Code-switching and code-mixing in parental inputs appear to influence L1 development in children growing up as members of language minority communities in other ways too.  Some studies have found a negative correlation, with higher rates of code-switching and code-mixing by parents resulting in lower comprehension and production vocabulary sizes in young children.  Others have identified that code-switched input, arguably more challenging to process than input in a single language, has positive outcomes but only for those children with greater verbal working memory capacity who are capable of processing it.

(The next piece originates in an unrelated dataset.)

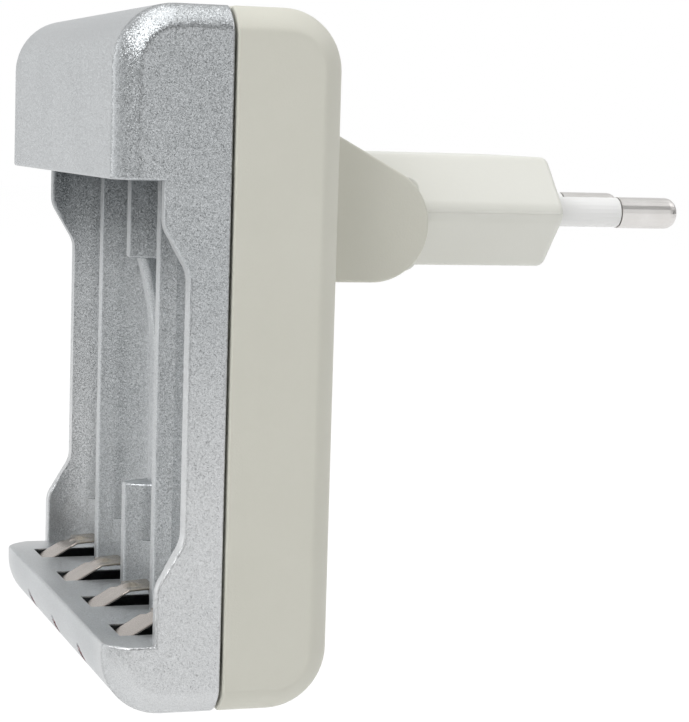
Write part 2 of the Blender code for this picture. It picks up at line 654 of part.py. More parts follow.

What this means for my research 


To draw to a close, the above whistle-stop tour illustrates that bilingual language development is a complex, multi-faceted phenomenon.  It is affected by multiple influences, each impacting in different ways and to different degrees on the individual child in their own specific context.  Through my research, I make space for a small sample of UK-born bilingual children to explore these differences and to focus on their first-hand experiences of growing up in more than one language.  Once this has happened, any findings relevant to practitioners working with young, UK-born bilingual learners will be shared so that all bilingual children in Hampshire schools and settings receive a Year R experience that is sensitive to their developmental needs.   
 


References

De Houwer, A. (2009). Bilingual first language acquisition (1st ed., Vol. 2). Multilingual Matters.
MacSwan, J. (2017). A Multilingual Perspective on Translanguaging. American educational research journal, 54(1), 167-201.
Otheguy, R. (2016). The linguistic competence of second-generation bilinguals Romance linguistics    2013 : selected papers from the 43rd Linguistic Symposium on Romance Languages (LSRL),      New York, 17-19 April, 2013, New York.